**Task prompt:** Each line below is to be written out in full, exactly as shown.

**Collected data:**
[Begin]

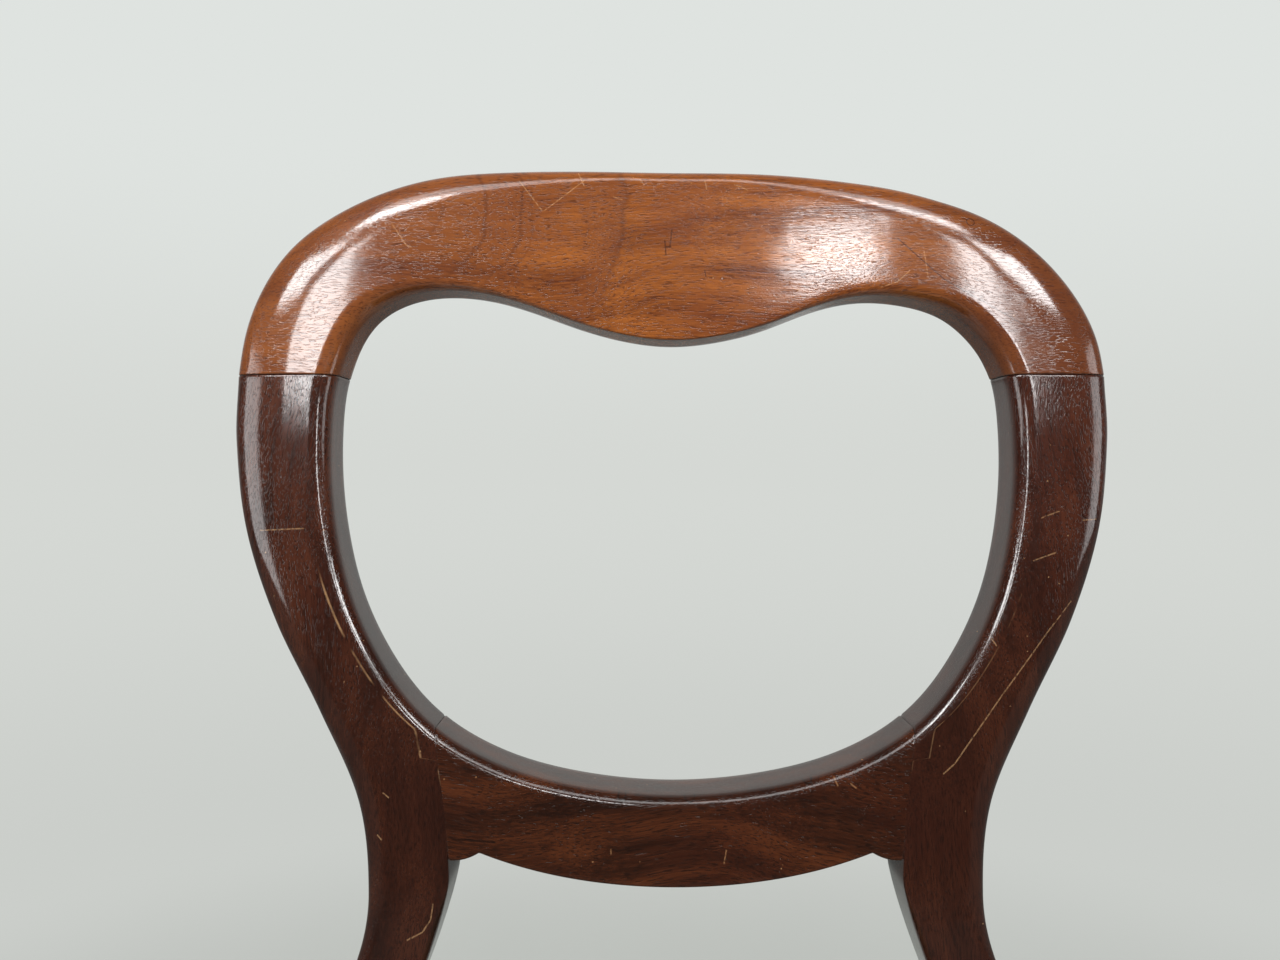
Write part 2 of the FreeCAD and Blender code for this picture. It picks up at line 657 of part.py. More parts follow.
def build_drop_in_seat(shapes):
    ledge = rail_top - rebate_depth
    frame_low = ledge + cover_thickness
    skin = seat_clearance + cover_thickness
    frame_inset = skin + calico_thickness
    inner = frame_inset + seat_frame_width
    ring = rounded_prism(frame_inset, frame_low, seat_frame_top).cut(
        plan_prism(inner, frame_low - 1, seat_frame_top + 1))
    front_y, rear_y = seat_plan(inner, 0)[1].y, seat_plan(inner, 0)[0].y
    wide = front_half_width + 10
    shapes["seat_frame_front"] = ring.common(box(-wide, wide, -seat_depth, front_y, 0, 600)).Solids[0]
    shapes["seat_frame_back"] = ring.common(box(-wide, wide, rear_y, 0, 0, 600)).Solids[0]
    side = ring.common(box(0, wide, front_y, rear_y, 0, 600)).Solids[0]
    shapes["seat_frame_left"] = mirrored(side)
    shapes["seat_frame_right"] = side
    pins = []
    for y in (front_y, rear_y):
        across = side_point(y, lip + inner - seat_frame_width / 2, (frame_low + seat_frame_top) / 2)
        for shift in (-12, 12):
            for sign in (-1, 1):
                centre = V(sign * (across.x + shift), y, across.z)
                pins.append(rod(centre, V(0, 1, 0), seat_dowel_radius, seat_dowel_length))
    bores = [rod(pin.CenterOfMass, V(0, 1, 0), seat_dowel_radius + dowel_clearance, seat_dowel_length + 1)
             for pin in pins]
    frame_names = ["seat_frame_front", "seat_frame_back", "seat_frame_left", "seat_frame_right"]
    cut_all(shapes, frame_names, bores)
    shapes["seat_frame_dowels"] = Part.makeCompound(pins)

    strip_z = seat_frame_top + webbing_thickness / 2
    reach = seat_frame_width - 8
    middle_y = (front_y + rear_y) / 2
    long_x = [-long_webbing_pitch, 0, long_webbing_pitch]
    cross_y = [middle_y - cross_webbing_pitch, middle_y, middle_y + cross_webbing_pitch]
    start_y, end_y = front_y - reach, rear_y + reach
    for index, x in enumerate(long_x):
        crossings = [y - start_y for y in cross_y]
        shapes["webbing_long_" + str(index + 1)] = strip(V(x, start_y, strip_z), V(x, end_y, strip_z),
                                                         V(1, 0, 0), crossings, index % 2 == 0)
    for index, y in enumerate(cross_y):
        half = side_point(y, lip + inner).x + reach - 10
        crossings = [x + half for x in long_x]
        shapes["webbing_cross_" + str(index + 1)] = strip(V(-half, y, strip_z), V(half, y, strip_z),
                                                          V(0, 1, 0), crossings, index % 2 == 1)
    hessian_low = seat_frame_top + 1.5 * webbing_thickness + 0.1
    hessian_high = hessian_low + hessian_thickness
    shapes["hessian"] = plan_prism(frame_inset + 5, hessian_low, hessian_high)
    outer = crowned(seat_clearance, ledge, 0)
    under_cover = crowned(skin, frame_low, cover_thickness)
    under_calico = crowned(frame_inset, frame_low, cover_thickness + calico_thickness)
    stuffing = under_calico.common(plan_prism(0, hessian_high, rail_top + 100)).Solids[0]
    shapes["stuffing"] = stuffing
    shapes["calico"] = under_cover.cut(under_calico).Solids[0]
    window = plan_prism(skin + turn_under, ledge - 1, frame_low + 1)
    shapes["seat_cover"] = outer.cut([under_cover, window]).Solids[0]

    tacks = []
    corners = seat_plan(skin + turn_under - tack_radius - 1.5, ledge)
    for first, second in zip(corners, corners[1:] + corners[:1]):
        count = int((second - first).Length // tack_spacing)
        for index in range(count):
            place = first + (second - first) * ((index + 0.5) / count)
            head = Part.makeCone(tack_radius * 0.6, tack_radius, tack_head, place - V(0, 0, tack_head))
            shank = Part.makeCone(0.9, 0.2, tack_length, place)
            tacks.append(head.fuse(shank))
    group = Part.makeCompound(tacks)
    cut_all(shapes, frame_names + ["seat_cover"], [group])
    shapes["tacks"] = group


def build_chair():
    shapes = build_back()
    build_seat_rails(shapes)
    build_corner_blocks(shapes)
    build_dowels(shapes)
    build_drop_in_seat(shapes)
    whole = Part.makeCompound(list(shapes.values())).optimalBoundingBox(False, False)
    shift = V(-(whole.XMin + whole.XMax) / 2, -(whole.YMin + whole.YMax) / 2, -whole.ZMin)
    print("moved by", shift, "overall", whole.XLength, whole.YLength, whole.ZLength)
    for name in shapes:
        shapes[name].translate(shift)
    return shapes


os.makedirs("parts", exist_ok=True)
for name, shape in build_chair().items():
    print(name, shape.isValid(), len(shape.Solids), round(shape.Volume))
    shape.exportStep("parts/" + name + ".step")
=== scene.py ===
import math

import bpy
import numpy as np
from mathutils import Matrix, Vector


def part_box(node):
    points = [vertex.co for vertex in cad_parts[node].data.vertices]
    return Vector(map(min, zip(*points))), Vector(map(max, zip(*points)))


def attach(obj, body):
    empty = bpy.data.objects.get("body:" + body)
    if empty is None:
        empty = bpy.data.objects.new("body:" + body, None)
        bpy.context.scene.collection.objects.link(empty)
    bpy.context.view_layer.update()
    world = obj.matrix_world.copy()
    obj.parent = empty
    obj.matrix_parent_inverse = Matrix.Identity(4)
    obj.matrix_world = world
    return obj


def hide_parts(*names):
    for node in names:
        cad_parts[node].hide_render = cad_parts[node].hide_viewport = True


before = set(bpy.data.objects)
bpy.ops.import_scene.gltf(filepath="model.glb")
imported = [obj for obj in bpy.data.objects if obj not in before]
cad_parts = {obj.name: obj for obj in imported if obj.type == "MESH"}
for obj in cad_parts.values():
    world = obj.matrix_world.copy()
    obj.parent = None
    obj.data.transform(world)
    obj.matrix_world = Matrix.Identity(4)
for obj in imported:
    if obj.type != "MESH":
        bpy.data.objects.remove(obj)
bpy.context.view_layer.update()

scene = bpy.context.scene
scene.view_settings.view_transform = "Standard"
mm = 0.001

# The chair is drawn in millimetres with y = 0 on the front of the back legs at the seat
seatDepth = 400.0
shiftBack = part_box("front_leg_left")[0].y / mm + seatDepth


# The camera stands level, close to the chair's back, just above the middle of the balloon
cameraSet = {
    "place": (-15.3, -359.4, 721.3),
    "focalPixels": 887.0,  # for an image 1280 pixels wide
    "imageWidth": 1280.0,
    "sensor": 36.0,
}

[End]

**The output:**
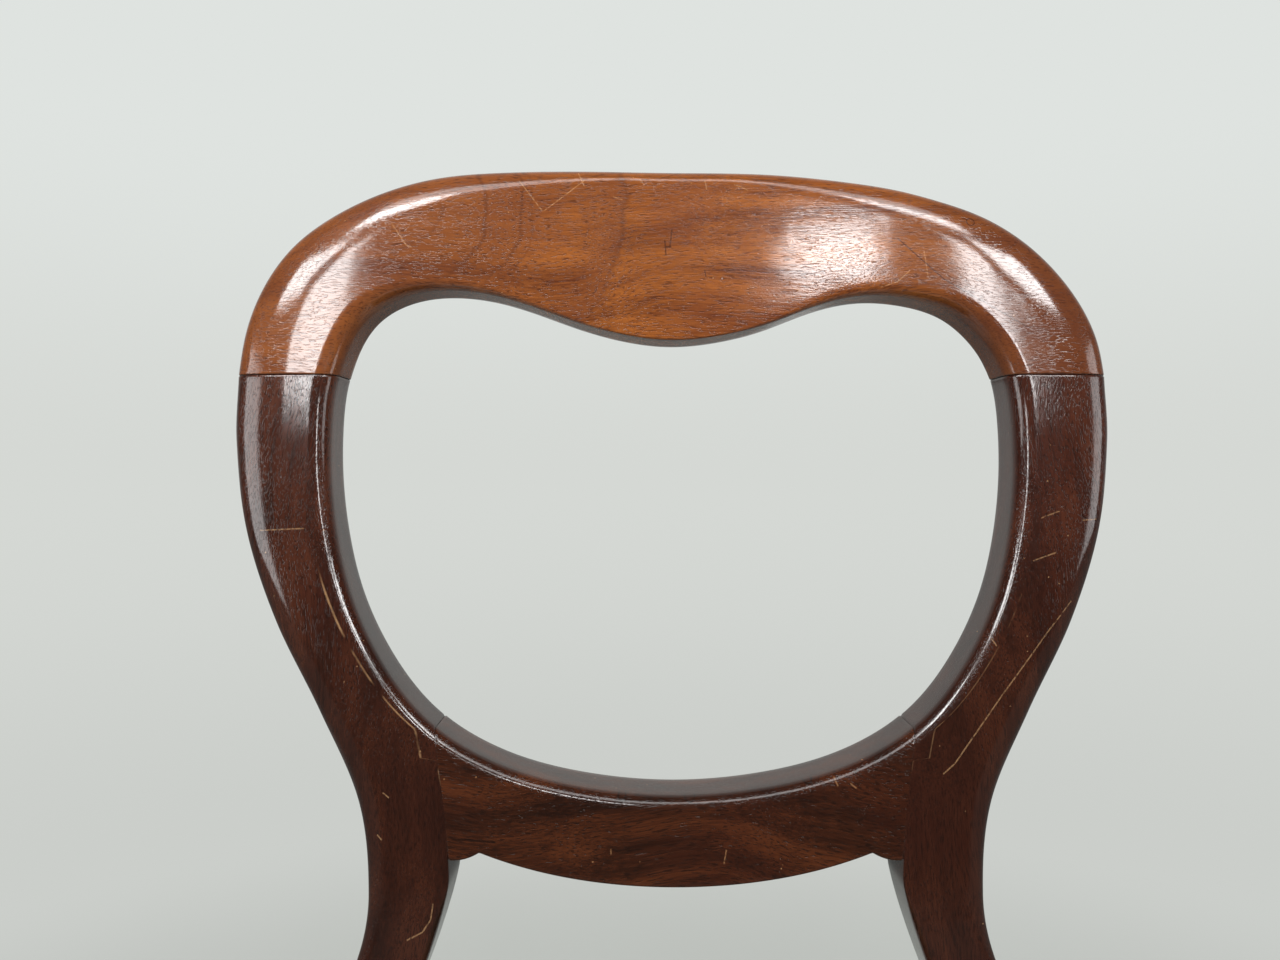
Write part 2 of the FreeCAD and Blender code for this picture. It picks up at line 657 of part.py. More parts follow.
def build_drop_in_seat(shapes):
    ledge = rail_top - rebate_depth
    frame_low = ledge + cover_thickness
    skin = seat_clearance + cover_thickness
    frame_inset = skin + calico_thickness
    inner = frame_inset + seat_frame_width
    ring = rounded_prism(frame_inset, frame_low, seat_frame_top).cut(
        plan_prism(inner, frame_low - 1, seat_frame_top + 1))
    front_y, rear_y = seat_plan(inner, 0)[1].y, seat_plan(inner, 0)[0].y
    wide = front_half_width + 10
    shapes["seat_frame_front"] = ring.common(box(-wide, wide, -seat_depth, front_y, 0, 600)).Solids[0]
    shapes["seat_frame_back"] = ring.common(box(-wide, wide, rear_y, 0, 0, 600)).Solids[0]
    side = ring.common(box(0, wide, front_y, rear_y, 0, 600)).Solids[0]
    shapes["seat_frame_left"] = mirrored(side)
    shapes["seat_frame_right"] = side
    pins = []
    for y in (front_y, rear_y):
        across = side_point(y, lip + inner - seat_frame_width / 2, (frame_low + seat_frame_top) / 2)
        for shift in (-12, 12):
            for sign in (-1, 1):
                centre = V(sign * (across.x + shift), y, across.z)
                pins.append(rod(centre, V(0, 1, 0), seat_dowel_radius, seat_dowel_length))
    bores = [rod(pin.CenterOfMass, V(0, 1, 0), seat_dowel_radius + dowel_clearance, seat_dowel_length + 1)
             for pin in pins]
    frame_names = ["seat_frame_front", "seat_frame_back", "seat_frame_left", "seat_frame_right"]
    cut_all(shapes, frame_names, bores)
    shapes["seat_frame_dowels"] = Part.makeCompound(pins)

    strip_z = seat_frame_top + webbing_thickness / 2
    reach = seat_frame_width - 8
    middle_y = (front_y + rear_y) / 2
    long_x = [-long_webbing_pitch, 0, long_webbing_pitch]
    cross_y = [middle_y - cross_webbing_pitch, middle_y, middle_y + cross_webbing_pitch]
    start_y, end_y = front_y - reach, rear_y + reach
    for index, x in enumerate(long_x):
        crossings = [y - start_y for y in cross_y]
        shapes["webbing_long_" + str(index + 1)] = strip(V(x, start_y, strip_z), V(x, end_y, strip_z),
                                                         V(1, 0, 0), crossings, index % 2 == 0)
    for index, y in enumerate(cross_y):
        half = side_point(y, lip + inner).x + reach - 10
        crossings = [x + half for x in long_x]
        shapes["webbing_cross_" + str(index + 1)] = strip(V(-half, y, strip_z), V(half, y, strip_z),
                                                          V(0, 1, 0), crossings, index % 2 == 1)
    hessian_low = seat_frame_top + 1.5 * webbing_thickness + 0.1
    hessian_high = hessian_low + hessian_thickness
    shapes["hessian"] = plan_prism(frame_inset + 5, hessian_low, hessian_high)
    outer = crowned(seat_clearance, ledge, 0)
    under_cover = crowned(skin, frame_low, cover_thickness)
    under_calico = crowned(frame_inset, frame_low, cover_thickness + calico_thickness)
    stuffing = under_calico.common(plan_prism(0, hessian_high, rail_top + 100)).Solids[0]
    shapes["stuffing"] = stuffing
    shapes["calico"] = under_cover.cut(under_calico).Solids[0]
    window = plan_prism(skin + turn_under, ledge - 1, frame_low + 1)
    shapes["seat_cover"] = outer.cut([under_cover, window]).Solids[0]

    tacks = []
    corners = seat_plan(skin + turn_under - tack_radius - 1.5, ledge)
    for first, second in zip(corners, corners[1:] + corners[:1]):
        count = int((second - first).Length // tack_spacing)
        for index in range(count):
            place = first + (second - first) * ((index + 0.5) / count)
            head = Part.makeCone(tack_radius * 0.6, tack_radius, tack_head, place - V(0, 0, tack_head))
            shank = Part.makeCone(0.9, 0.2, tack_length, place)
            tacks.append(head.fuse(shank))
    group = Part.makeCompound(tacks)
    cut_all(shapes, frame_names + ["seat_cover"], [group])
    shapes["tacks"] = group


def build_chair():
    shapes = build_back()
    build_seat_rails(shapes)
    build_corner_blocks(shapes)
    build_dowels(shapes)
    build_drop_in_seat(shapes)
    whole = Part.makeCompound(list(shapes.values())).optimalBoundingBox(False, False)
    shift = V(-(whole.XMin + whole.XMax) / 2, -(whole.YMin + whole.YMax) / 2, -whole.ZMin)
    print("moved by", shift, "overall", whole.XLength, whole.YLength, whole.ZLength)
    for name in shapes:
        shapes[name].translate(shift)
    return shapes


os.makedirs("parts", exist_ok=True)
for name, shape in build_chair().items():
    print(name, shape.isValid(), len(shape.Solids), round(shape.Volume))
    shape.exportStep("parts/" + name + ".step")
=== scene.py ===
import math

import bpy
import numpy as np
from mathutils import Matrix, Vector


def part_box(node):
    points = [vertex.co for vertex in cad_parts[node].data.vertices]
    return Vector(map(min, zip(*points))), Vector(map(max, zip(*points)))


def attach(obj, body):
    empty = bpy.data.objects.get("body:" + body)
    if empty is None:
        empty = bpy.data.objects.new("body:" + body, None)
        bpy.context.scene.collection.objects.link(empty)
    bpy.context.view_layer.update()
    world = obj.matrix_world.copy()
    obj.parent = empty
    obj.matrix_parent_inverse = Matrix.Identity(4)
    obj.matrix_world = world
    return obj


def hide_parts(*names):
    for node in names:
        cad_parts[node].hide_render = cad_parts[node].hide_viewport = True


before = set(bpy.data.objects)
bpy.ops.import_scene.gltf(filepath="model.glb")
imported = [obj for obj in bpy.data.objects if obj not in before]
cad_parts = {obj.name: obj for obj in imported if obj.type == "MESH"}
for obj in cad_parts.values():
    world = obj.matrix_world.copy()
    obj.parent = None
    obj.data.transform(world)
    obj.matrix_world = Matrix.Identity(4)
for obj in imported:
    if obj.type != "MESH":
        bpy.data.objects.remove(obj)
bpy.context.view_layer.update()

scene = bpy.context.scene
scene.view_settings.view_transform = "Standard"
mm = 0.001

# The chair is drawn in millimetres with y = 0 on the front of the back legs at the seat
seatDepth = 400.0
shiftBack = part_box("front_leg_left")[0].y / mm + seatDepth


# The camera stands level, close to the chair's back, just above the middle of the balloon
cameraSet = {
    "place": (-15.3, -359.4, 721.3),
    "focalPixels": 887.0,  # for an image 1280 pixels wide
    "imageWidth": 1280.0,
    "sensor": 36.0,
}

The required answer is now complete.